市場拡張サービス展開型は、独自の強みをコンテンツやサービスとして横展開して市場拡張による売上拡大を狙う取り組みです。ポイントは、他者と差別化できるコンテンツ・サービスを素早く生み出すことと、コンテンツ・サービスをデジタルで実現することです。無形のサービスとデジタルにこだわるのはスピードと柔軟性を独自の強みに追加するためです。独自の強みを磨き上げて、コンテンツ・サービス(アプリケーション)に絞って市場の横展開を進めます。これならば、時間を掛けずに多くの市場へ素早く展開出来ます。

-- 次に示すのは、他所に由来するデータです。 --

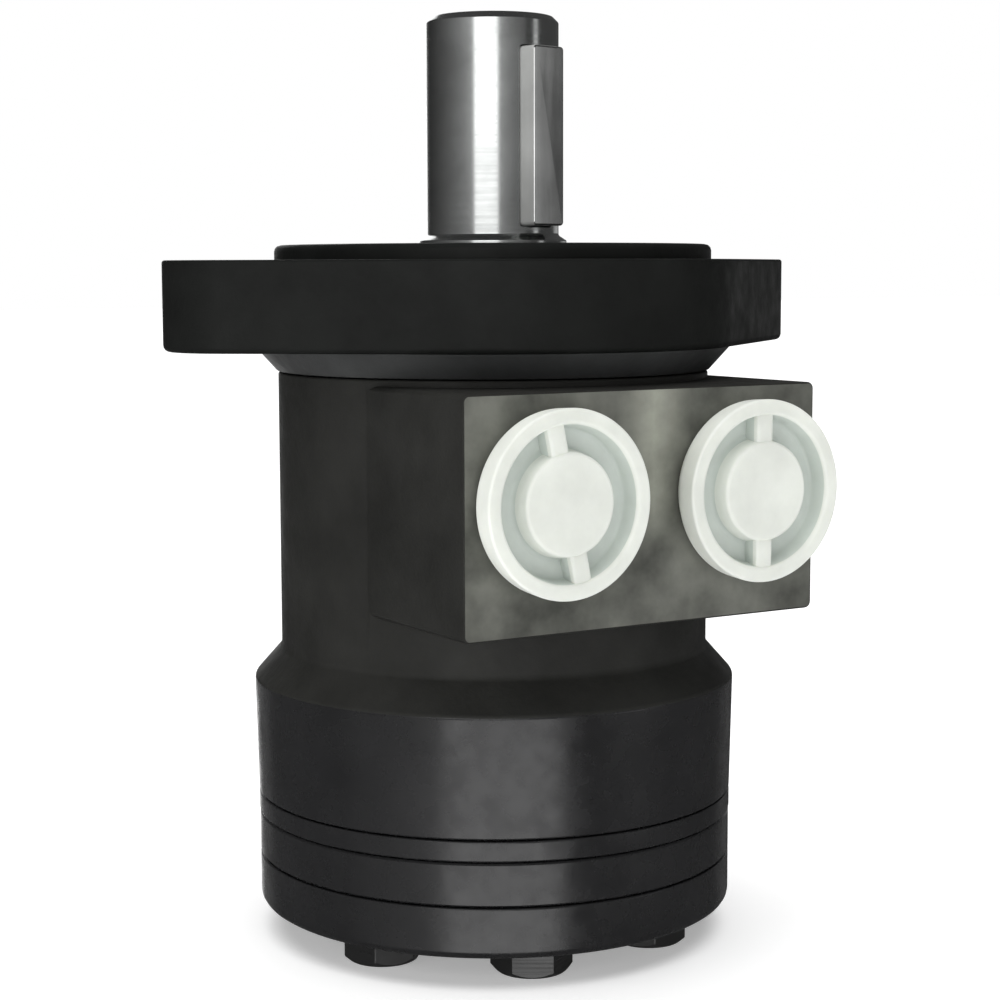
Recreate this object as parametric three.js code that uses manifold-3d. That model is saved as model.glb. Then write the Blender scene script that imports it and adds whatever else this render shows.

筆者は、デジタルとデータによるサービス化が生き残るために必要なルートだと考えています。新しい市場のニーズと市場投入した製品/サービスに多少ズレが生じても、コンテンツ・サービスを素早く追加変更して弱点を克服し顧客ニーズに即時対応します。他者よりも追加変更のスピードが早ければ、生き残れる可能性が生まれます。新規参入する市場で大きなシェアを持つ製品/サービスがあれば、それをターゲットとしてコンテンツ・サービスだけで市場奪取を狙います。コンテンツ・サービスに絞る理由は、価格で優位に立つためです。顧客は、既存の製品/サービスと同等ならばできるだけ安価なものを求めます。つまり新規参入市場では、後発故に価格勝負を仕掛けます。ハードウェア+ソフトウェア(コンテンツ・サービス)で顧客へ価値を提供しているならば、ハードウェアはそのままでソフトウェアだけ安価に提供します。

(図表1、景気後退局面の成長戦略:既存の製品やサービスを深化・探索にフォーカス)
(図表2,「両利きの経営」で「深化と探索」に取り組む:東洋経済新報社)

ERPに蓄積されているデータから、製品別の粗利と原価を市場ごとに見える化します。ここで、ERPの管理会計機能と製品/サービスごとのプロジェクト原価管理機能が重要となります。新規市場に対しては、後発で市場参入するため低価格で市場シェアを素早く獲得して顧客より潜在ニーズを得て、より付加価値の高い製品/サービスを開発して最大シェアを持つ製品から市場を奪取します。低価格じゃ、市場の衰退を招くため可能な限り高い値付けで新規市場シェアの拡大を目指します。コンテンツ・サービスにフォーカスしているのは、コストを押さえて値付けの柔軟性を獲得するためです。コンテンツ制作やサービス化は、市場に合わせた機能拡張や価格変更が簡単に可能です。

(図表3,参考:製造業のサービス化:モノ(製品)とコト(サービス&CX)の顧客価値向上)
(図表4、サービス価値提供からDXサービスによるエコシステム構築による成長戦略へ)

景気後退の局面における成長戦略とは、厳しくなるビジネス環境におけるサバイバル活動のようなものです。5年先、10年先を見据えた重厚長大なイノベーションや新製品開発も重要ですが、5年後、10年後に確実に生き残れなければその価値はゼロです。まず目先の売上と利益を確保してから、その先のことを考えるべきなのです。今回は、ERPシステムを活用する前段の景気後退局面における心構えと生き残り戦略について考察してみました。ここからが正念場となる景気動向ですが、だからこそ市場構造やゲームルールが変わるチャンスも到来します。ゲームチェンジャーとして勝ち残るために、ERPという確実で安定したデータベースを使わない手はありません。ERPは、攻守どちらにも使える手段として再度その役割と使い方を見直してみては如何でしょうか。